La encuesta observaba una gran movilidad ocupacional entre las personas entre 35 y 60 años respecto de sus hogares de origen, pasando de trabajos manuales a trabajos no manuales o de mayor cualificación, así como una alta movilidad educativa. Hay al menos dos objeciones que hacer aquí. La primera respecto del hecho sintomático de que se publicitase el dato de los mayores de 35, cuando lo lógico es que la entrada en el mercado laboral se produzca bastante antes. Este tipo de encuestas llevan vendiendo desde hace décadas el mismo proceso de movilidad, que es el que efectivamente se produce con el desarrollo de una economía de servicios y el acceso masivo a la educación superior en torno a la década de los años ochenta. La segunda cuestión es que las encuestas, por una cuestión metodológica, entiendo, ignoran de manera sistemática la existencia de altas tasas de desempleo estructural sostenidas en el tiempo. Este desempleo estructural pone en cuestión el éxito de la modernización de la estructura social andaluza.

La configuración social clásica de Andalucía está lejos del modelo europeo occidental, que sí puede estar presente en otras partes de la península. Clases sociales como el campesinado, la burguesía o el proletariado industrial (especialmente estas dos últimas), fundamentales en las narrativas dominantes sobre la historia social europea, no han tenido un peso demográfico relevante en Andalucía, o este se ha visto limitado a enclaves y periodos más bien limitados. Por el contrario, es bien sabido que la creación y desmantelamiento de un proletariado agrícola y una clase de grandes propietarios absentistas ha marcado el desarrollo histórico de la región. En esta economía agroexportadora, el proletariado agrícola masivo se caracterizaba, más que por la disciplina de la fábrica, por el desempleo estacional, la precariedad y la movilidad constante. Por su lado, la élite social era presa de un patrón rentista, en el que la acumulación que pudiesen propiciar los auges del comercio o los conatos de industrialización tendía a reinvertirse en la compra de tierras y títulos, antes que en el circuito productivo.
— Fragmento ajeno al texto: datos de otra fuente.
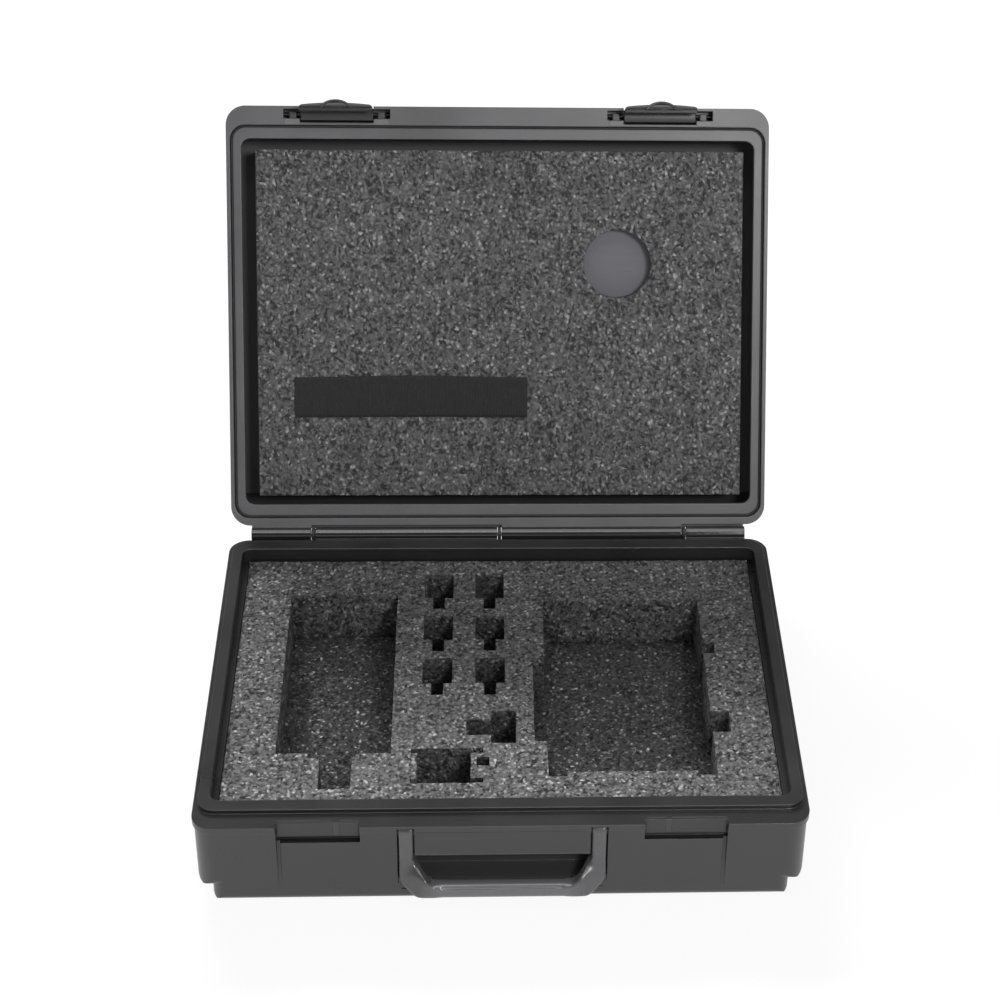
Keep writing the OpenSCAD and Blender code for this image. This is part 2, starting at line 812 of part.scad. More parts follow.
// A lever is drawn closed, then stands off by its rest angle about its own pin.
module latch_lever(side) {
    dome_r = (tab_w * tab_w / 4 + tab_out * tab_out) / (2 * tab_out);
    color("#2e2e30") on_lid() translate([side * latch_x, axis_y, axis_z]) rotate([-latch_rest, 0, 0])
    translate([0, -axis_y, -axis_z])
    difference() {
        union() {
            x_rod(0, axis_y, axis_z, lever_w, eye_r);
            box([-lever_w / 2, lever_face, lever_bottom], [lever_w / 2, lever_back, axis_z]);
            box([-lever_w / 2, lever_back - past, lever_bottom],
                [lever_w / 2, lever_back + hook_in, lever_bottom + hook_h]);
            intersection() {
                translate([0, lever_face - tab_out + dome_r, lever_bottom])
                    cylinder(h = tab_t, r = dome_r);
                box([-tab_w / 2, lever_face - tab_out - past, lever_bottom],
                    [tab_w / 2, lever_back, lever_bottom + tab_t]);
            }
        }
        x_rod(0, axis_y, axis_z, lever_w + 2 * past, lpin_r + run_clear);
    }
}

module latch_pin(side) {
    color("#a9abae") on_lid() x_rod(side * latch_x, axis_y, axis_z, lpin_len, lpin_r);
}

base_shell();
base_foam_pad();
base_foam_insert();
catch_plate(left);  // catch_plate_left
catch_plate(right);  // catch_plate_right
catch_block(left);  // catch_block_left
catch_block(right);  // catch_block_right
handle();
handle_pin(left);  // handle_pin_left
handle_pin(right);  // handle_pin_right
hinge_rod();
lid_shell();
lid_foam_backer();
lid_backing_board();
lid_foam_pad();
elastic_strap();
strap_clamp(left);  // strap_clamp_left
strap_clamp(right);  // strap_clamp_right
latch_lever(left);  // latch_lever_left
latch_lever(right);  // latch_lever_right
latch_pin(left);  // latch_pin_left
latch_pin(right);  // latch_pin_right
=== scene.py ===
import json
import math

import bmesh
import bpy
from mathutils import Matrix, Vector, noise


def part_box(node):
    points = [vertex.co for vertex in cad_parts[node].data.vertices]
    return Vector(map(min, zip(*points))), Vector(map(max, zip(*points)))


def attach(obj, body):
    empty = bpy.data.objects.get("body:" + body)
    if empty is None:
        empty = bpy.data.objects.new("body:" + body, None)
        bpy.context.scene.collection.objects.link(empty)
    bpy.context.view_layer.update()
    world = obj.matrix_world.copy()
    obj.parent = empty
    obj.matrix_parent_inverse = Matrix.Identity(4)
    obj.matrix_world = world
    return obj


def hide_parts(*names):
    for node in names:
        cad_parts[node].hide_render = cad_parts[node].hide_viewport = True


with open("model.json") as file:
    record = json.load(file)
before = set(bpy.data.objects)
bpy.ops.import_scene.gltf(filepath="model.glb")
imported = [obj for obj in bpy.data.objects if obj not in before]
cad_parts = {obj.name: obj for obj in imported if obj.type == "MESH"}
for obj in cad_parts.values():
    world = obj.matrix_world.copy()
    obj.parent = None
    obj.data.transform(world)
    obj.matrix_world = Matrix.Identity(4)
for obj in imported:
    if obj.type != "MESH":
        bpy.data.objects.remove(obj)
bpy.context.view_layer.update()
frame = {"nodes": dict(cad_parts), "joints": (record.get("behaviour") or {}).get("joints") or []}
nodes = frame["nodes"]
mm = 0.001

# ---------------------------------------------------------------------------
# Base shell
# One deep injection moulding in charcoal plastic with a spark-eroded grain.
# Edges are rubbed paler, painted shade darkens the corners, the knuckles are smooth.
# ---------------------------------------------------------------------------
base_charcoal = (0.0185, 0.018, 0.0185)
knuckle_black = (0.019, 0.0185, 0.019)
# Painted light: the finger recess is coloured paler than the shell, standing in for light that barely reaches
# into it.
recess_painted_light = (0.06, 0.057, 0.06)
recess_half, recess_top = 54.6 * mm, 37.5 * mm
recess_y = (-145.6 * mm, -127.5 * mm)
lid_joint = next(j for j in frame["joints"] if j["name"] == "lid_hinge")
hinge = Vector(lid_joint["pos_m"])
barrel_r = 5 * mm


def add(tree, kind, inputs=None, **settings):
    """A shader node with its settings, and its inputs set or linked."""
    made = tree.nodes.new(kind)
    for key, value in settings.items():
        setattr(made, key, value)
    for key, value in (inputs or {}).items():
        if isinstance(value, bpy.types.NodeSocket):
            tree.links.new(value, made.inputs[key])
        else:
            made.inputs[key].default_value = value
    return made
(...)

La mecanización y la emigración masiva irían laminando este sistema en la posguerra, mientras que la modernización de las dos primeras décadas de la democracia, hizo emerger una clase media urbana profesional vinculada al sector público (administración, sanidad y educación). Por su lado, la eclosión de la enseñanza superior masificó las universidades públicas en este mismo periodo, pero la reducción de su peso desde entonces es el resultado de un claro desajuste entre la demanda de empleo cualificado y la producción de títulos. La cuestión es que la modernización de Andalucía se jugó y se sigue jugando al desarrollo de un complejo inmobiliario-financiero y turístico que es el principal factor de su estructura social actual.
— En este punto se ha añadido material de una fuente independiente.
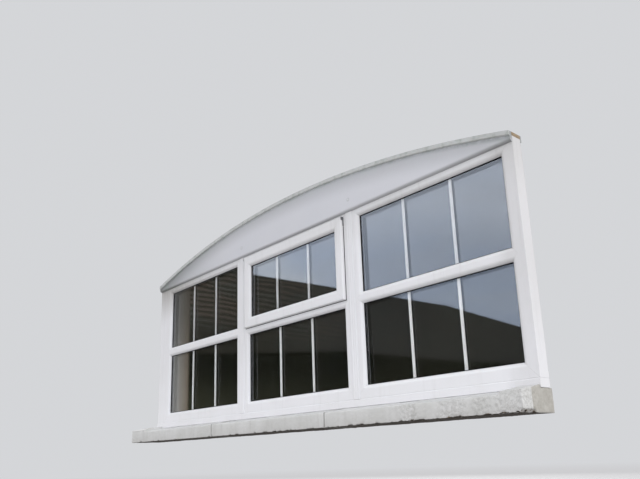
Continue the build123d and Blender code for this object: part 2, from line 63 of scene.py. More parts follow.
class Wire:
    # a node's output that can be used in sums
    def __init__(self, shade, socket):
        self.shade = shade
        self.socket = socket

    def __add__(self, other):
        return self.shade.sum("ADD", self, other)

    __radd__ = __add__

    def __sub__(self, other):
        return self.shade.sum("SUBTRACT", self, other)

    def __rsub__(self, other):
        return self.shade.sum("SUBTRACT", other, self)

    def __mul__(self, other):
        return self.shade.sum("MULTIPLY", self, other)

    __rmul__ = __mul__

    def __truediv__(self, other):
        return self.shade.sum("DIVIDE", self, other)

    def __rtruediv__(self, other):
        return self.shade.sum("DIVIDE", other, self)

    def __neg__(self):
        return self * -1.0

    def size(self):
        return self.shade.sum("ABSOLUTE", self)

    def lower(self, other):
        return self.shade.sum("MINIMUM", self, other)

    def higher(self, other):
        return self.shade.sum("MAXIMUM", self, other)

    def rise(self, low, high):
        # 0 below low, 1 above high, smooth between
        return self.shade.wire("MapRange", {"interpolation_type": "SMOOTHSTEP"},
                               {"Value": self, "From Min": low, "From Max": high})

    def fall(self, low, high):
        return 1 - self.rise(low, high)

    def past(self, place, soft):
        # 0 before the place, 1 past it
        return self.rise(place - soft, place + soft)

    def swing(self, reach):
        # a cloud's swing about its middle
        return (self - 0.5) * reach


class Shade:
    # one node tree and the expressions written in it
    def __init__(self, name, owner=None):
        self.owner = owner or bpy.data.materials.new(name)
        self.owner.use_nodes = True
        self.tree = self.owner.node_tree
        self.tree.nodes.clear()

    def node(self, kind, settings=None, inputs=None):
        made = self.tree.nodes.new("ShaderNode" + kind)
        for key, value in (settings or {}).items():
            setattr(made, key, value)
        for key, value in (inputs or {}).items():
            if isinstance(value, Wire):
                self.tree.links.new(value.socket, made.inputs[key])
            elif made.inputs[key].type == "RGBA":
                made.inputs[key].default_value = (*value, 1.0)
            else:
                made.inputs[key].default_value = value
        return made

    def wire(self, kind, settings=None, inputs=None, output=0):
        return Wire(self, self.node(kind, settings, inputs).outputs[output])

    def sum(self, operation, first, second=0.0):
        return self.wire("Math", {"operation": operation}, {0: first, 1: second})

    def place(self):
        return self.wire("TexCoord", output="Object")

    def axes(self, vector=None):
        split = self.node("SeparateXYZ", None, {0: vector or self.place()})
        return [Wire(self, output) for output in split.outputs]

    def facing(self):
        # the three parts of the direction in which the surface faces
        return self.axes(self.wire("NewGeometry", output="Normal"))

    def apart(self, across, up):
        # the length of two offsets at right angles
        return self.sum("SQRT", across * across + up * up)

    def stretched(self, scales, vector=None):
        return self.wire("VectorMath", {"operation": "MULTIPLY"}, {0: vector or self.place(), 1: scales})

    def cloud(self, scale, detail, roughness=0.55, vector=None):
        return self.wire("TexNoise", None, {"Vector": vector or self.place(), "Scale": scale,
                                            "Detail": detail, "Roughness": roughness})

    def blend(self, factor, first, second):
        return self.wire("Mix", {"data_type": "RGBA"}, {0: factor, 6: first, 7: second}, output=2)

    def bump(self, height, distance, strength, normal=None):
        inputs = {"Height": height, "Distance": distance, "Strength": strength}
        if normal:
            inputs["Normal"] = normal
        return self.wire("Bump", None, inputs)

    def rounded(self, radius):
        # normals that round the piece's edges over a radius
        return self.wire("Bevel", {"samples": 6}, {"Radius": radius})

    def finish(self, shader):
        self.node("OutputMaterial", None, {"Surface": shader})
        return self.owner

    def surface(self, inputs):
        return self.finish(self.wire("BsdfPrincipled", None, inputs))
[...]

Mi idea es que el rentismo de la clase alta y la informalidad del proletariado son elementos arraigados en la estructura social andaluza, que se mantienen adoptando nuevas formas con los procesos de modernización. Por un lado, un sector inmobiliario altamente especulativo se ha ido transformando en una de las principales fuentes de acumulación para la elite andaluza, dando lugar a una economía extremadamente vulnerable a las crisis económicas. Por otro lado, construcción, hostelería y comercio son las principales fuentes de un trabajo progresivamente precarizado, donde se incrementa el empleo eventual, a tiempo parcial (no deseado) y el auto-empleo. El resultado es una estructura de la población donde predominan los trabajadores manuales y el proletariado del sector servicios. Un vistazo a la Encuesta de Población Activa (EPA) arroja que en 2017 los trabajadores manuales suponían un 60%, la mayor parte en hostelería y comercio. Pero a esto hay que sumar una tasa de paro que en un momento de auge del ciclo económico sigue en el 23% (EPA, 2018). Un desempleo que es alimentado por este proletariado de los servicios tanto como por un excedente de población con formación universitaria, destinado a buscar acomodo en el mercado de trabajo fuera de Andalucía.

En definitiva, la idea de una Andalucía modernizada y mayoritariamente de clase media siempre ha sido muy discutible y cada vez lo es más. Aunque profesionales y técnicos hayan aumentado su peso demográfico, la mayor parte de la población no solo responde a un perfil de clase trabajadora, sino que tiene un fuerte componente de inestabilidad e informalidad. La creciente dependencia del sector turístico, frente al estancamiento (regresión en algunos casos) del sector público, solo puede incrementar esta tendencia.